If a kid doesn’t think he’s ready to read a scary book, there’s time yet. And certainly there are choices that need to be made about what’s developmentally appropriate: for instance, most Holocaust fiction is not recommended for elementary students (the one exception I can think of is The Devil’s Arithmetic) but if you take your kids to The Sound of Music, you are going to have to come up with a reasonable explanation of who the Nazis were. But that means having dialogue with your child about that, not making choices for him or others to protect his innocence. For a lot of kids, that innocence just isn’t there anymore. Taking books out of their hands can’t save that. Talking to kids about them can help a lot.

For a partial list of banned children’s books, from picture books through Young Adult, go here.

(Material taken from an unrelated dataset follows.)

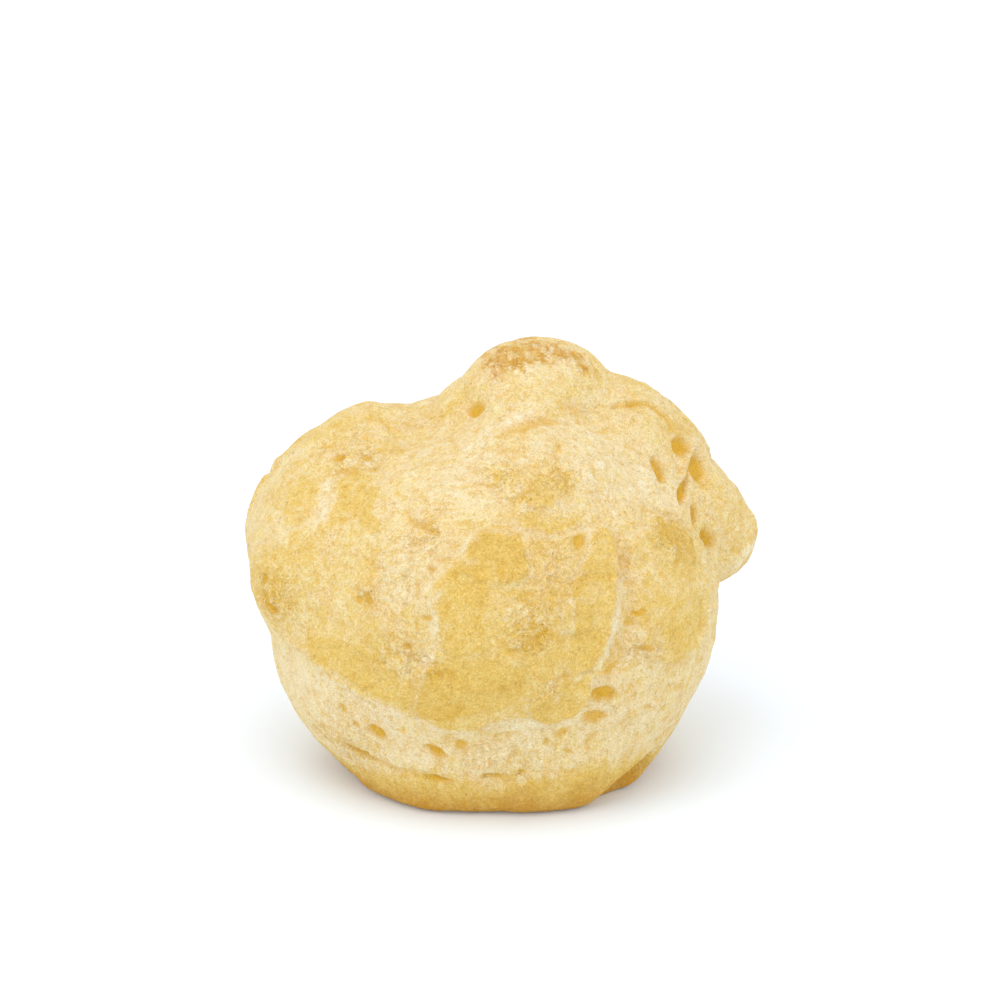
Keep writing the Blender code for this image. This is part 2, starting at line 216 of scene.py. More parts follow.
# Pale lips and strands that stand up: half width, height, and the spots that the line passes through
LIPS = {
    "strip_rim": (0.9, 0.5, ((34, 25), (34.5, 12), (31, 1), (28, -6), (25, -12), (20, -24))),
    "plate_rim": (0.75, 0.4, ((-13, 15), (-17, 8), (-16, 0), (-18, -8))),
    "plate_top": (0.55, 0.2, ((-10, 24), (-4, 27), (4, 27))),
    "apron_lip": (0.65, 0.35, (
        (-62, -13), (-54, -12), (-49, -14), (-45, -17), (-39, -19), (-33, -21), (-25, -24),
    )),
    "apron_fold": (0.7, 0.35, ((-22, -26), (-12, -29), (0, -28), (9, -26), (16, -28))),
    "belt_fold": (0.7, 0.4, ((-42, -20), (-36, -22), (-31, -25), (-29, -29), (-30, -33))),
    "ear_strand": (0.8, 0.6, (
        (67, 39), (63, 30), (62, 22), (68, 15), (68, 6), (65, -1), (60, -9), (50, -15),
    )),
    "brow_flake": (0.7, 0.5, ((31, 42), (34, 41), (36, 40), (39, 38))),
    "ear_bridge": (0.6, 0.7, ((93, 32), (84, 30), (78, 27), (73, 21))),
    "ear_flap": (0.9, 0.6, ((94, 10), (91, 4), (88, 2), (86, 0), (86, -5))),
    "window_fold": (0.5, 0.3, ((20, -25), (16, -27), (15, -31))),
    "brow_lip": (0.7, 0.3, ((0, 63), (10, 65), (22, 65), (34, 62))),
    "oval_ring": (0.5, 0.25, ((-77, 30), (-80, 24), (-75, 18), (-67, 13), (-61, 13))),
    "oval_side": (0.5, 0.25, ((-69, 32), (-66, 28), (-60, 23), (-57, 18), (-60, 14))),
    "patch_arc": (0.5, 0.2, ((-69, 33), (-68, 38), (-62, 42), (-52, 40), (-42, 34), (-34, 29))),
    "fold_lip": (0.4, 0.35, ((80, 57), (86, 51), (91, 46), (92, 42), (91, 37))),
}

# Burst bubbles: bearing, latitude, half length, half width, tilt in degrees, depth
BUBBLES = {
    "ear_slot": (76, 25, 2.9, 0.9, 26, 1.5),
    "ear_hollow": (86, 27, 2.5, 1.8, 30, 1.0),
    "ear_upper": (86, 34, 1.9, 1.5, 2, 1.0),
    "ear_low": (75, 17, 2.0, 1.2, 41, 1.3),
    "ear_lowest": (79, 9, 2.1, 0.9, -63, 1.3),
    "ear_rim": (92, 3, 1.7, 0.5, 65, 0.7),
    "ear_under": (88, -12, 6.0, 2.6, 8, 1.6),
    "rim_notch": (44, -48, 6.0, 3.0, 30, 2.6),
    "knob_foot": (-34, 76, 2.2, 1.0, -20, 0.8),
    "temple": (-73, 36, 1.0, 0.9, 60, 0.7),
    "temple_small": (-68, 41, 0.7, 0.6, 0, 0.4),
    "apron": (-35, 6, 0.9, 0.7, 0, 0.6),
    "apron_tail": (-38, 5, 0.7, 0.5, 0, 0.3),
    "apron_side": (-66, 3, 1.4, 0.7, 60, 0.8),
    "apron_side_low": (-63, -3, 1.4, 0.8, 0, 0.8),
    "apron_edge": (-18, 4, 0.8, 0.5, 30, 0.5),
    "apron_low": (-23, -4, 0.8, 0.6, 0, 0.4),
    "shoulder": (-18, 16, 0.8, 0.5, 0, 0.4),
    "heart": (23, 23, 1.2, 0.9, 40, 0.5),
    "right_pore": (37, 2, 0.8, 0.6, 0, 0.45),
    "right_pore_low": (34, -1, 0.8, 0.4, 0, 0.25),
    "right_crater": (38, -7, 1.3, 0.9, 0, 0.4),
    "right_gash": (29, -12, 1.3, 0.6, 45, 0.4),
    "window": (28, -19, 2.3, 1.3, 0, 0.8),
    "window_low": (26, -25, 1.9, 1.1, 0, 0.5),
    "fold_mouth": (17, -29, 1.5, 0.6, 30, 0.35),
    "belt_spot": (13, -32, 0.6, 0.5, 0, 0.4),
    "belt_spot_right": (20, -34, 1.0, 0.4, -30, 0.4),
    "crack_left": (-57, -35, 2.0, 0.5, -40, 0.8),
    "crack_middle": (-43, -37, 2.8, 0.5, -22, 0.9),
    "crack_right": (-18, -41, 2.4, 0.45, -12, 0.8),
    "crack_front": (-2, -41, 2.2, 0.4, 5, 0.7),
    "crack_far": (6, -40, 1.6, 0.35, 10, 0.5),
    "belt_far": (48, -26, 0.8, 0.5, 50, 0.3),
    "belt_long": (-19, -34, 2.0, 0.7, -25, 0.8),
    "belt_dimple": (-11, -33, 1.0, 0.7, -30, 0.5),
    "belt_hollow": (-35, -30, 1.5, 1.1, -40, 0.8),
    "belt_slit": (-44, -24, 1.2, 0.5, -75, 0.5),
    "belt_top": (-46, -16, 1.2, 0.5, -55, 0.5),
    "belt_speck": (-41, -28, 0.7, 0.5, 0, 0.3),
    "ear_near": (72, 34, 2.1, 1.2, 78, 1.4),
    "back_window": (-122, 25, 2.6, 1.3, 60, 1.4),
    "back_pore": (-116, 31, 1.3, 1.0, 0, 0.8),
    "back_belt": (-150, -25, 2.6, 1.1, 10, 1.1),
    "back_belt_left": (-118, -27, 1.8, 1.0, -20, 0.7),
    "back_belt_right": (128, -24, 2.4, 1.1, -12, 1.0),
    "back_crown": (150, 60, 2.0, 1.1, 20, 0.7),
    "rear_slot": (102, 14, 1.6, 0.7, 70, 0.8),
}

# The undercuts below the ear and at the rim are deeper than this and stay pale; the others are made shallower
DEEP_BUBBLE = 1.55
DEEP_TINT = 0.15
BUBBLE_SHARE = 0.65
BUBBLE_TINT = 0.5
BUBBLE_TINT_RISE = 0.6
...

Women in Horror Month: In Praise of Scribbling Women (and Louisa May Alcott)!

It’s Women in Horror Month, that time of year when we recognize the amazing women who celebrate and create the horror genre. When it comes to horror fiction, there don’t seem to be very many names that appear in the past. Of course, there’s always Mary Shelley, but, while she was exceptional in many ways, she certainly wasn’t the only woman of her time writing gothic and horror stories .

Anyone who is surprised by this hasn’t read Little Women. Here’s Jo March, the most unconventional of the four March sisters, burning up with her desire to write:

Every few weeks she would shut herself up into her room, put on her scribbling suit, and “fall into a vortex,” as she expressed it, writing away at her novel with all her heart and soul, for till that was finished she could find no peace.

Jo’s family is much more supportive of her than most families were: writing was not only considered unsuitable for women, but unhealthy (and that’s literal– if you want to read a seriously twisted horror story, try Charlotte Perkins Gilman’s semi-autobiographical story “The Yellow Wallpaper”). But at the same time, the reality of daily life meant that women somehow had to support their families, and many of them did it by writing (KC Redding-Gonzales has written about it here).  The writing that earned a steady paycheck, though, was pulp fiction for magazines and newspapers– “sensational stories” that gave their readers thrills, chills, romance, and murder. So that’s what Jo does. Her publisher “rejected any but thrilling tales” so that’s what she wrote, but with no name attached. Little Women‘s author, Louisa May Alcott, supported her family by writing sensational stories for ten years under a pen name, including a novel, A Long and Fatal Love Chase. But in the end, conventional Louisa won out, and, as in Little Women, where Jo finally gives up her writing, she stopped (this review from Stephen King has more on Louisa).

Alcott, Gilman, and the fictional Jo are just three examples from that time, though (even Frankenstein was first published under a pseudonym)– and we can’t know, really, how many women supplied horror, romance, suspense, ghost stories, and gothic fiction for pulp magazines, newspapers, and even three volume novels, since so many of them, like Jo, left their work unsigned, or like Alcott, wrote under a pen name. They did it because they loved writing, or needed money, or both, and whether they were proud of their work or ashamed of it, these scribbling women shaped popular culture. Many of them may be nameless, but they shouldn’t be forgotten.

Written In Blood

I loved The Absolutely True Diary of a Part-Time Indian so much that I gave it away to someone I thought would love it just as much. I guess she did, because she never returned it. Sherman Alexie is just that good. Honestly, I couldn’t believe Meghan Cox Gurdon could possibly be calling his work depraved. It’s a book that opens eyes- not one that turns out the light.

I am thrilled that he wrote a response to the Wall Street Journal, in their Speakeasy blog, titled “Why The Best Kids’ Books Are Written In Blood”. And I think what he said about his personal experience with books is so important to the way adults think about teens’ reading. Their experiences, and their reading, are often multidimensional. No one made me follow up Inherit the Wind with Ira Stone’s thick biography Clarence Darrow for the Defense. Reading Carrie didn’t stop me from reading Little Women. It doesn’t have to be an either/or kind of situation. And this is what Alexie expresses in a very personal way. He writes,

“As a child, I read because books–violent and not, blasphemous and not, terrifying and not–were the most loving and trustworthy things in my life. I read widely, and loved plenty of the classics so, yes, I recognized the domestic terrors faced by Louisa May Alcott’s March sisters. But I became the kid chased by werewolves, vampires, and evil clowns in Stephen King’s books. I read books about monsters and monstrous things, often written with monstrous language, because they taught me how to battle the real monsters in my life”.

I know that’s an awfully long quote, but I think his words here are so important. In her book Don’t Tell The Grownups, Alison Lurie writes about how the very nature of important children’s books is subversive. Those books aren’t written to make grownups feel comfortable. They continue to be important because children need to find within themselves what makes grownups uncomfortable, and those books are where they discover how to live in a world in which they have very little control.

Thank you, Mr. Alexie, for speaking up.